Over the past seven years since it first began organizing, Stomp Out Slumlords has become an invaluable part of the Metro DC DSA chapter and the regional tenants’ movement. We’ve collectively organized a cross-class and multiracial coalition of tenants from all over the District, Montgomery County Maryland, and Northern Virginia, all while bringing in new members to SOS and DSA. We’ve won long fought struggles during property sales, successfully organized against tenant rights rollbacks in the District, and helped pass rent control in Montgomery County. SOS has also run a monthly anti-eviction canvas for years, ensuring tenants across the city know their rights and have access to legal services.

These wins not only benefit the area’s tenants, but also the chapter itself. SOS actions, canvasses, and meetings are a significant draw for scores of people new to DSA or interested in organizing each year. Our events in turn bring more people into the chapter or provide an accessible point of entry for existing members looking to deepen their involvement, all the while raising DSA’s local profile in the news and among the community. Similarly, our work with other DSA groups has mutually benefited the movement. Our growing relationships with YDSA chapters at AU and GWU have turned out dozens of students to our canvasses and protests and our collaboration with the Social Housing working group has promoted social housing as a viable policy solution for DC’s housing crisis.

However, these activities do have monetary costs, including printing for thousands of canvassing flyers and pamphlets, venues for large meetings, travel for representing SOS at tenant organizing conferences, and art supplies for protests and banner drops. Individuals within SOS try to cover the costs of what they can and chip in where possible, but all together these expenses are far too great for us to support out of our own pockets. Nowhere is this need more evident than in our consistent track record of putting to use most, if not all, of our allocated priority campaign funds in years past for the previously mentioned efforts.
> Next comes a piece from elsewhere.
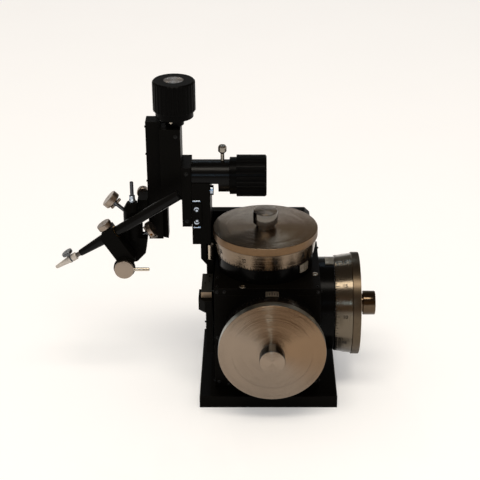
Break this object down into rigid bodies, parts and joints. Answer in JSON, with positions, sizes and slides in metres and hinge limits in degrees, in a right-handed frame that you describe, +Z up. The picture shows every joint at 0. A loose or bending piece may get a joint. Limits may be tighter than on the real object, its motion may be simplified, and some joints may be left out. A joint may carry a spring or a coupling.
{
  "type": "micromanipulator",
  "caption": "Bench micromanipulator with three large graduated dials on a block, coarse slides on a column and a tilting electrode holder.",
  "frame": {"origin": "centre of the base plate's underside", "axes": "+X towards the right-hand dial, +Y away from the front dial, +Z up"},
  "size_m": [0.2462, 0.1368, 0.2405],
  "materials": {
    "black_anodised": "black anodised aluminium, satin",
    "turned_aluminium": "fine turned, satin",
    "bright_steel": "ground",
    "chromed_stud": "bright plated",
    "brass_bush": "turned"
  },
  "bodies": {
    "base": {"base_plate": "black_anodised", "drive_housing": "black_anodised", "front_plate": "black_anodised", "top_plate": "black_anodised", "housing_screws": "bright_steel", "barrel_x": "black_anodised", "barrel_y": "black_anodised", "barrel_z": "black_anodised", "index_plates": "turned_aluminium", "spindle_bushes": "brass_bush", "lever_pivots": "bright_steel"},
    "dial_x_drive": {"dial_x": "turned_aluminium", "dial_knob_x": "turned_aluminium", "spindle_x": "bright_steel"},
    "dial_y_drive": {"dial_y": "turned_aluminium", "dial_knob_y": "turned_aluminium", "spindle_y": "bright_steel"},
    "dial_z_drive": {"dial_z": "turned_aluminium", "dial_knob_z": "turned_aluminium", "spindle_z": "bright_steel"},
    "nut_x_body": {"nut_x": "brass_bush"},
    "nut_y_body": {"nut_y": "brass_bush"},
    "nut_z_body": {"nut_z": "brass_bush"},
    "lever_x_body": {"lever_x": "bright_steel"},
    "lever_y_body": {"lever_y": "bright_steel"},
    "lever_z_body": {"lever_z": "bright_steel"},
    "x_stage": {"x_stage_plate": "black_anodised", "y_guide_rods": "bright_steel"},
    "y_stage": {"y_stage_plate": "black_anodised", "y_stage_bar": "black_anodised", "stop_block": "black_anodised", "spring_sleeve": "chromed_stud"},
    "z_stage": {"z_slider": "black_anodised", "column": "black_anodised", "column_end_plate": "black_anodised", "column_screws": "bright_steel", "coarse_x_tube": "black_anodised"},
    "tube_lock_body": {"tube_lock_screw": "chromed_stud"},
    "coarse_x_drive": {"coarse_x_screw": "bright_steel", "coarse_x_knob": "black_anodised"},
    "coarse_x_slide": {"coarse_x_plunger": "black_anodised", "hanging_plate": "black_anodised", "coarse_z_body": "black_anodised"},
    "coarse_z_drive": {"coarse_z_screw": "bright_steel", "coarse_z_knob": "black_anodised", "knob_inset": "turned_aluminium"},
    "coarse_z_slide": {"carriage": "black_anodised", "clamp_bracket": "black_anodised"},
    "carriage_lock_body": {"carriage_lock": "black_anodised"},
    "swivel_lock_body": {"swivel_lock": "turned_aluminium"},
    "swivel": {"swivel_stud": "chromed_stud", "swivel_body": "black_anodised"},
    "side_lock_body": {"side_lock": "turned_aluminium"},
    "tilt": {"tilt_arm": "black_anodised"},
    "tilt_lock_body": {"tilt_lock": "turned_aluminium"},
    "rod_lock_body": {"rod_lock": "turned_aluminium"},
    "rod_turner": {"rod_bush": "brass_bush"},
    "holder": {"holder_rod": "black_anodised", "chuck": "turned_aluminium"},
    "chuck_screw_body": {"chuck_screw": "turned_aluminium"}
  },
  "joints": [
    {"name": "dial_x_turn", "type": "hinge", "parent": "base", "child": "dial_x_drive", "pos_m": [0.039, 0.00505, 0.0604], "axis": [1, 0, 0], "range_deg": [-2880.3, 2880.3]},
    {"name": "dial_y_turn", "type": "hinge", "parent": "base", "child": "dial_y_drive", "pos_m": [0.00245, -0.0395, 0.0594], "axis": [0, -1, 0], "range_deg": [-2880.3, 2880.3]},
    {"name": "dial_z_turn", "type": "hinge", "parent": "base", "child": "dial_z_drive", "pos_m": [-0.00235, 0.00235, 0.0967], "axis": [0, 0, 1], "range_deg": [-2880.3, 2880.3]},
    {"name": "nut_x_travel", "type": "slide", "parent": "base", "child": "nut_x_body", "axis": [-1, 0, 0], "range_m": [-0.00401, 0.00401]},
    {"name": "nut_y_travel", "type": "slide", "parent": "base", "child": "nut_y_body", "axis": [0, 1, 0], "range_m": [-0.00401, 0.00401]},
    {"name": "nut_z_travel", "type": "slide", "parent": "base", "child": "nut_z_body", "axis": [0, 0, -1], "range_m": [-0.00401, 0.00401]},
    {"name": "lever_x_swing", "type": "hinge", "parent": "base", "child": "lever_x_body", "pos_m": [0.022, 0.021, 0.0354], "axis": [0, -1, 0], "range_deg": [-9.18, 9.18]},
    {"name": "lever_y_swing", "type": "hinge", "parent": "base", "child": "lever_y_body", "pos_m": [-0.0135, -0.0225, 0.0344], "axis": [-1, 0, 0], "range_deg": [-9.18, 9.18]},
    {"name": "lever_z_swing", "type": "hinge", "parent": "base", "child": "lever_z_body", "pos_m": [-0.0183, 0.02735, 0.0797], "axis": [1, 0, 0], "range_deg": [-9.18, 9.18]},
    {"name": "x_stage_travel", "type": "slide", "parent": "base", "child": "x_stage", "axis": [-1, 0, 0], "range_m": [-0.0008, 0.0008]},
    {"name": "y_stage_travel", "type": "slide", "parent": "x_stage", "child": "y_stage", "axis": [0, 1, 0], "range_m": [-0.0008, 0.0008]},
    {"name": "z_stage_travel", "type": "slide", "parent": "y_stage", "child": "z_stage", "axis": [0, 0, -1], "range_m": [-0.0008, 0.0008]},
    {"name": "tube_lock_turn", "type": "hinge", "parent": "z_stage", "child": "tube_lock_body", "pos_m": [-0.0349, 0.0165, 0.183], "axis": [0, 0, 1], "range_deg": [-360, 360]},
    {"name": "coarse_x_turn", "type": "hinge", "parent": "z_stage", "child": "coarse_x_drive", "pos_m": [-0.027, 0.0165, 0.1643], "axis": [1, 0, 0], "range_deg": [-0.6, 5400.6]},
    {"name": "coarse_x_travel", "type": "slide", "parent": "z_stage", "child": "coarse_x_slide", "axis": [-1, 0, 0], "range_m": [0, 0.015]},
    {"name": "coarse_z_turn", "type": "hinge", "parent": "coarse_x_slide", "child": "coarse_z_drive", "pos_m": [-0.0702, 0.0165, 0.212], "axis": [0, 0, 1], "range_deg": [-0.6, 9000.6]},
    {"name": "coarse_z_travel", "type": "slide", "parent": "coarse_x_slide", "child": "coarse_z_slide", "axis": [0, 0, -1], "range_m": [0, 0.025]},
    {"name": "carriage_lock_turn", "type": "hinge", "parent": "coarse_z_slide", "child": "carriage_lock_body", "pos_m": [-0.09686, 0.02, 0.1469], "axis": [0, 1, 0], "range_deg": [-360, 360]},
    {"name": "swivel_lock_turn", "type": "hinge", "parent": "coarse_z_slide", "child": "swivel_lock_body", "pos_m": [-0.10286, 0, 0.1373], "axis": [-0.7478, 0, 0.6639], "range_deg": [-360, 360]},
    {"name": "holder_swivel", "type": "hinge", "parent": "coarse_z_slide", "child": "swivel", "pos_m": [-0.10286, 0, 0.135], "axis": [0, 0, 1], "range_deg": [-40, 8]},
    {"name": "side_lock_turn", "type": "hinge", "parent": "swivel", "child": "side_lock_body", "pos_m": [-0.09926, 0, 0.1201], "axis": [0.8434, 0, 0.5373], "range_deg": [-360, 360]},
    {"name": "holder_tilt", "type": "hinge", "parent": "swivel", "child": "tilt", "pos_m": [-0.1089, -0.013, 0.10418], "axis": [0, -1, 0], "range_deg": [-25, 25]},
    {"name": "tilt_lock_turn", "type": "hinge", "parent": "tilt", "child": "tilt_lock_body", "pos_m": [-0.1089, -0.021, 0.10418], "axis": [0, -1, 0], "range_deg": [-40, 60]},
    {"name": "rod_lock_turn", "type": "hinge", "parent": "tilt", "child": "rod_lock_body", "pos_m": [-0.12254, -0.0133, 0.13545], "axis": [-0.5373, 0, 0.8434], "range_deg": [-360, 360]},
    {"name": "rod_turn", "type": "hinge", "parent": "tilt", "child": "rod_turner", "pos_m": [-0.11942, -0.0133, 0.12795], "axis": [0.8434, 0, 0.5373], "range_deg": [-90, 90]},
    {"name": "rod_travel", "type": "slide", "parent": "rod_turner", "child": "holder", "axis": [-0.8434, 0, -0.5373], "range_m": [-0.005, 0.025]},
    {"name": "chuck_screw_turn", "type": "hinge", "parent": "holder", "child": "chuck_screw_body", "pos_m": [-0.14961, -0.0133, 0.10872], "axis": [-0.5373, 0, 0.8434], "range_deg": [-360, 360]}
  ],
  "couplings": [
    {"joint": "dial_x_turn", "follows": "x_stage_travel", "rad_per_m": 62832},
    {"joint": "nut_x_travel", "follows": "x_stage_travel", "ratio": 5},
    {"joint": "lever_x_swing", "follows": "x_stage_travel", "rad_per_m": 200},
    {"joint": "dial_y_turn", "follows": "y_stage_travel", "rad_per_m": 62832},
    {"joint": "nut_y_travel", "follows": "y_stage_travel", "ratio": 5},
    {"joint": "lever_y_swing", "follows": "y_stage_travel", "rad_per_m": 200},
    {"joint": "dial_z_turn", "follows": "z_stage_travel", "rad_per_m": 62832},
    {"joint": "nut_z_travel", "follows": "z_stage_travel", "ratio": 5},
    {"joint": "lever_z_swing", "follows": "z_stage_travel", "rad_per_m": 200},
    {"joint": "coarse_x_turn", "follows": "coarse_x_travel", "rad_per_m": 6283.2},
    {"joint": "coarse_z_turn", "follows": "coarse_z_travel", "rad_per_m": 6283.2}
  ]
}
As a coordinating committee member of and a longtime organizer with Stomp Out Slumlords, I strongly urge you to vote to make SOS a priority campaign for the upcoming year.

Statement IN FAVOR

Andrew S.

I support designating Stomp Out Slumlords (SOS) as a priority campaign. Tenant organizing is something that anyone can get involved in. Even if you aren’t a renter, you can still contribute to SOS in a number of tasks on a variety of fronts at many levels of involvement. Some want to organize tenants (form relationships with people in the community and take on a struggle against a landlord) or mobilize tenants for a legislative effort (e.g. TOPA, social housing, anti-eviction protections, legal defense, etc.) or pitch in occasionally by joining a monthly anti-eviction canvass or partner with other groups for political education (reading groups, walking tours, documentary film screenings, etc.). Organizing where we live - which is where we spend about half our day - is a fundamental aspect of building a socialist movement and SOS takes on many (a growing number!) of ways to fight for tenants’ rights. And with the beginnings of a regional tenant union, SOS is continuing to assert its dynamism! Tenants, organizers, and tenant-organizers would all agree that putting housing issues among the top campaigns that our Chapter pursues is as vital as ever.

Statement IN FAVOR

Aparna R.

Hi all, I’m encourage you to vote yes to make Stomp Out Slumlords a priority campaign. I actually came to DSA4 years ago through SOS when I was dealing with my own housing issues.
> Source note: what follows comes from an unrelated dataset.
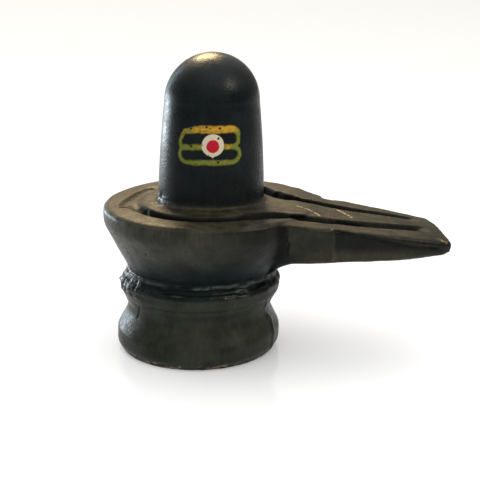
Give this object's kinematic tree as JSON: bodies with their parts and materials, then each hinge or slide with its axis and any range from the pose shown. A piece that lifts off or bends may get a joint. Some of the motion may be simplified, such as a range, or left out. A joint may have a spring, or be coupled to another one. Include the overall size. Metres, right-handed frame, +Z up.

SOS provides easy avenues for new members to get involved with monthly anti eviction canvasses and also builds our working class base and power in the region through our longer term organizing in buildings. We’re also one of the only working groups that actively goes and talks to people at their homes. This means we’re reaching people who otherwise would have never heard of DSA rather than self-selecting groups of people who explicitly come to DSA events.
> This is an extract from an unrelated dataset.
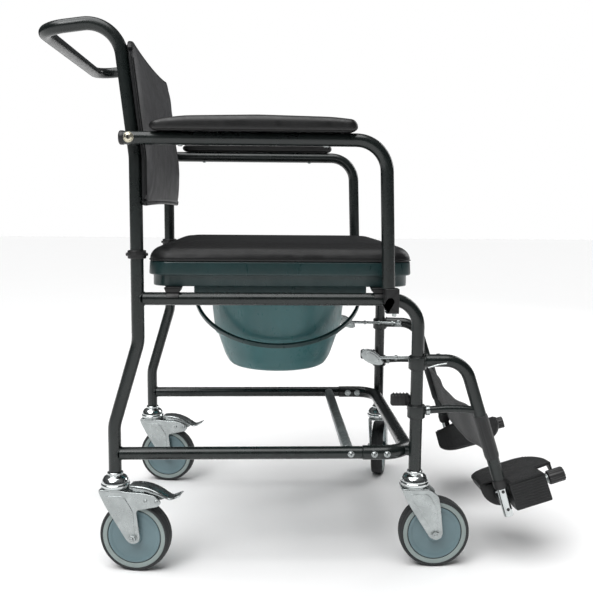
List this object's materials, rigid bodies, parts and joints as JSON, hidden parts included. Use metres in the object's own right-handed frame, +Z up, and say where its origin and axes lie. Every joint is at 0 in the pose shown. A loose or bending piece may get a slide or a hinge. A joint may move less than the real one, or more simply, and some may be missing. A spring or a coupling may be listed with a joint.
{
  "type": "commode chair",
  "caption": "Wheeled commode chair: steel tube frame, padded seat over a pail, flip-up arms, push handle, swing-away footrests and braked swivel castors.",
  "frame": {"origin": "on the floor, under the middle of the bounding box; the chair's mid-plane is the plane Y = -0.023 m, because the left front castor trails outwards", "axes": "+X forwards, towards the footrests; +Y to the sitter's left; +Z up"},
  "size_m": [0.9274, 0.6093, 0.9358],
  "materials": {
    "frame_paint": "satin dark grey-green powder coat",
    "grey_paint": "satin light grey powder coat",
    "black_plastic": "moulded black plastic, fine grain",
    "seat_vinyl": "black vinyl, fine grain, soft sheen",
    "back_vinyl": "dark grey vinyl, fine grain",
    "teal_plastic": "moulded dark teal plastic",
    "pail_plastic": "light teal polypropylene, semi-gloss",
    "zinc": "bright zinc and chrome plate",
    "hub_plastic": "grey-teal moulded nylon",
    "tyre_rubber": "matt dark rubber",
    "webbing": "woven grey webbing",
    "footplate_plastic": "dark grey ribbed plastic"
  },
  "bodies": {
    "frame": {"lower_cross_bar": "grey_paint", "front_u_tube": "frame_paint", "back_frame": "frame_paint", "back_upholstery": "back_vinyl", "seat_base": "teal_plastic", "rear_leg_lower_rail_right": "frame_paint", "side_rail_front_leg_right": "frame_paint", "post_collar_right": "black_plastic", "arm_pivot_bolt_right": "zinc", "pan_guide_right": "teal_plastic", "seat_clip_rear_right": "black_plastic", "seat_clip_front_right": "black_plastic", "rear_leg_lower_rail_left": "frame_paint", "side_rail_front_leg_left": "frame_paint", "post_collar_left": "black_plastic", "arm_pivot_bolt_left": "zinc", "pan_guide_left": "teal_plastic", "seat_clip_rear_left": "black_plastic", "seat_clip_front_left": "black_plastic", "castor_cup_rear_right": "zinc", "castor_cup_rear_left": "zinc", "castor_cup_front_right": "zinc", "castor_cup_front_left": "zinc"},
    "castor_rear_right": {"castor_fork_rear_right": "zinc"},
    "wheel_rear_right": {"tyre_rear_right": "tyre_rubber", "hub_rear_right": "hub_plastic"},
    "brake_pedal_rear_right": {"brake_pedal_rear_right": "zinc"},
    "castor_rear_left": {"castor_fork_rear_left": "zinc"},
    "wheel_rear_left": {"tyre_rear_left": "tyre_rubber", "hub_rear_left": "hub_plastic"},
    "brake_pedal_rear_left": {"brake_pedal_rear_left": "zinc"},
    "castor_front_right": {"castor_fork_front_right": "zinc"},
    "wheel_front_right": {"tyre_front_right": "tyre_rubber", "hub_front_right": "hub_plastic"},
    "castor_front_left": {"castor_fork_front_left": "zinc"},
    "wheel_front_left": {"tyre_front_left": "tyre_rubber", "hub_front_left": "hub_plastic"},
    "arm_right": {"arm_tube_right": "frame_paint", "arm_pad_right": "black_plastic", "arm_latch_right": "black_plastic"},
    "arm_button_right": {"arm_latch_button_right": "zinc"},
    "footrest_right": {"hanger_right": "frame_paint", "calf_strap_right": "webbing"},
    "lever_right": {"release_lever_right": "zinc"},
    "extension_right": {"extension_tube_right": "zinc"},
    "footplate_right": {"footplate_right": "footplate_plastic"},
    "arm_left": {"arm_tube_left": "frame_paint", "arm_pad_left": "black_plastic", "arm_latch_left": "black_plastic"},
    "arm_button_left": {"arm_latch_button_left": "zinc"},
    "footrest_left": {"hanger_left": "frame_paint", "calf_strap_left": "webbing"},
    "lever_left": {"release_lever_left": "zinc"},
    "extension_left": {"extension_tube_left": "zinc"},
    "footplate_left": {"footplate_left": "footplate_plastic"},
    "seat_cushion": {"seat_pad": "seat_vinyl"},
    "pail": {"pail": "pail_plastic", "pail_rim": "pail_plastic"},
    "bail": {"pail_bail": "pail_plastic"}
  },
  "joints": [
    {"name": "castor_swivel_rear_right", "type": "hinge", "parent": "frame", "child": "castor_rear_right", "pos_m": [-0.337, -0.253, 0.15], "axis": [0, 0, 1], "continuous": true},
    {"name": "wheel_spin_rear_right", "type": "hinge", "parent": "castor_rear_right", "child": "wheel_rear_right", "pos_m": [-0.30155, -0.25925, 0.06196], "axis": [0.1736, 0.9848, 0], "continuous": true},
    {"name": "brake_press_rear_right", "type": "hinge", "parent": "castor_rear_right", "child": "brake_pedal_rear_right", "pos_m": [-0.2917, -0.26099, 0.135], "axis": [0.1736, 0.9848, 0], "range_deg": [0, 10]},
    {"name": "castor_swivel_rear_left", "type": "hinge", "parent": "frame", "child": "castor_rear_left", "pos_m": [-0.337, 0.207, 0.15], "axis": [0, 0, 1], "continuous": true},
    {"name": "wheel_spin_rear_left", "type": "hinge", "parent": "castor_rear_left", "child": "wheel_rear_left", "pos_m": [-0.30155, 0.20075, 0.06196], "axis": [0.1736, 0.9848, 0], "continuous": true},
    {"name": "brake_press_rear_left", "type": "hinge", "parent": "castor_rear_left", "child": "brake_pedal_rear_left", "pos_m": [-0.2917, 0.19901, 0.135], "axis": [0.1736, 0.9848, 0], "range_deg": [0, 10]},
    {"name": "castor_swivel_front_right", "type": "hinge", "parent": "frame", "child": "castor_front_right", "pos_m": [0.186, -0.253, 0.15], "axis": [0, 0, 1], "continuous": true},
    {"name": "wheel_spin_front_right", "type": "hinge", "parent": "castor_front_right", "child": "wheel_front_right", "pos_m": [0.222, -0.253, 0.06196], "axis": [0, 1, 0], "continuous": true},
    {"name": "castor_swivel_front_left", "type": "hinge", "parent": "frame", "child": "castor_front_left", "pos_m": [0.186, 0.207, 0.15], "axis": [0, 0, 1], "continuous": true},
    {"name": "wheel_spin_front_left", "type": "hinge", "parent": "castor_front_left", "child": "wheel_front_left", "pos_m": [0.1941, 0.24208, 0.06196], "axis": [-0.9744, 0.225, 0], "continuous": true},
    {"name": "arm_flip_right", "type": "hinge", "parent": "frame", "child": "arm_right", "pos_m": [-0.299, -0.279, 0.741], "axis": [0, -1, 0], "range_deg": [0, 100]},
    {"name": "arm_button_press_right", "type": "slide", "parent": "arm_right", "child": "arm_button_right", "axis": [0, 0, 1], "range_m": [0, 0.004], "stiffness_N_per_m": 400, "springref_m": -0.002},
    {"name": "footrest_swing_right", "type": "hinge", "parent": "frame", "child": "footrest_right", "pos_m": [0.186, -0.253, 0.32], "axis": [0, 0, -1], "range_deg": [0, 90]},
    {"name": "lever_pull_right", "type": "hinge", "parent": "footrest_right", "child": "lever_right", "pos_m": [0.227, -0.233, 0.37], "axis": [0, 0, -1], "range_deg": [0, 15], "stiffness_Nm_per_rad": 0.5, "springref_deg": -5.73},
    {"name": "extension_slide_right", "type": "slide", "parent": "footrest_right", "child": "extension_right", "axis": [0.304, 0, -0.9527], "range_m": [0, 0.06]},
    {"name": "footplate_flip_right", "type": "hinge", "parent": "extension_right", "child": "footplate_right", "pos_m": [0.34864, -0.216, 0.11566], "axis": [0.9527, 0, 0.304], "range_deg": [0, 98], "deforming": ["calf_strap_right"]},
    {"name": "arm_flip_left", "type": "hinge", "parent": "frame", "child": "arm_left", "pos_m": [-0.299, 0.233, 0.741], "axis": [0, -1, 0], "range_deg": [0, 100]},
    {"name": "arm_button_press_left", "type": "slide", "parent": "arm_left", "child": "arm_button_left", "axis": [0, 0, 1], "range_m": [0, 0.004], "stiffness_N_per_m": 400, "springref_m": -0.002},
    {"name": "footrest_swing_left", "type": "hinge", "parent": "frame", "child": "footrest_left", "pos_m": [0.186, 0.207, 0.32], "axis": [0, 0, 1], "range_deg": [0, 98]},
    {"name": "lever_pull_left", "type": "hinge", "parent": "footrest_left", "child": "lever_left", "pos_m": [0.22382, 0.18149, 0.37], "axis": [0, 0, 1], "range_deg": [0, 15], "stiffness_Nm_per_rad": 0.5, "springref_deg": -5.73},
    {"name": "extension_slide_left", "type": "slide", "parent": "footrest_left", "child": "extension_left", "axis": [0.3011, -0.0423, -0.9527], "range_m": [0, 0.06]},
    {"name": "footplate_flip_left", "type": "hinge", "parent": "extension_left", "child": "footplate_left", "pos_m": [0.34191, 0.14772, 0.11566], "axis": [-0.9434, 0.1326, -0.304], "range_deg": [0, 98], "deforming": ["calf_strap_left"]},
    {"name": "seat_cushion_lift", "type": "slide", "parent": "frame", "child": "seat_cushion", "axis": [0, 0, 1], "range_m": [0, 0.06]},
    {"name": "pail_slide", "type": "slide", "parent": "frame", "child": "pail", "axis": [-1, 0, 0], "range_m": [0, 0.36]},
    {"name": "bail_swing", "type": "hinge", "parent": "pail", "child": "bail", "pos_m": [-0.053, -0.023, 0.471], "axis": [-1, 0, 0], "range_deg": [0, 22]}
  ]
}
As part of my statement, I want to highlight two incredible wins that SOS had this year:

  1. Earlier this spring, developers and landlords were trying to gut the Tenant Opportunity to Purchase Act, a vital right we have in DC to allow tenants to have a say in what happens to their homes if the building is sold. Specifically, they were trying to work with the Mayor to get it in her proposed budget and trying to lobby Councilmembers on it ahead of time. We caught wind of what was happening, and quickly mobilized to organize 1) a political education walking tour on the impact TOPA has had on DC and 2) a rally outside the Wilson Building to let the Mayor and the Council know that we knew the Mayor was planning to try to take TOPA away from thousands of residents. When the Mayor’s budget did drop, there was nothing about TOPA — we scared the developers and real estate lobbyists enough to leave TOPA alone and we won. This was an important win to protect tenants rights, but it also informed our need to grow as a political force in the region to regularly contest landlord and developer power, and why we’re trying to grow a Washington Area Tenants Union.

  2. Marbury Plaza is a building in Ward 8, which is a predominantly working class and Black part of the city. Tenants at Marbury had been organizing with SOS for 4 years around a rent strike to protest inhumane living conditions. It had been a long fight with a lot of ups and downs, but this year a new buyer bought the building. In the agreement with the new buyer, through years of organizing,the tenants won things like some direct cash payments, agreements around repairs around the building, and back rent forgiveness for tenants with rent balances. For tenants who had been withholding rent for years, that amounted to tens of thousands of dollars forgiven.

SOS is a great example of a campaign that wins things that materially improve people’s lives, that provides opportunities to recruit and engage new members, and that is building a militant tenant movement. These are all the things we look for when it comes to campaigns we want to invest in, and I’m really proud that SOS is a priority for DSA.

Statement IN FAVOR

Nate M.

I encourage MDCDSA members to vote for the Stomp Out Slumlords priority campaign proposal. Housing is a core material interest for working people in the DC area and nationwide, and an area in which our chapter has set a good example for others to follow. As mentioned at convention, it has also been a gateway into the chapter for some current members and is an ideal way to engage potential new members while helping working people address their housing needs. As socialists, we need to keep fighting for housing as the human right that it is and make it known that it is a priority for us.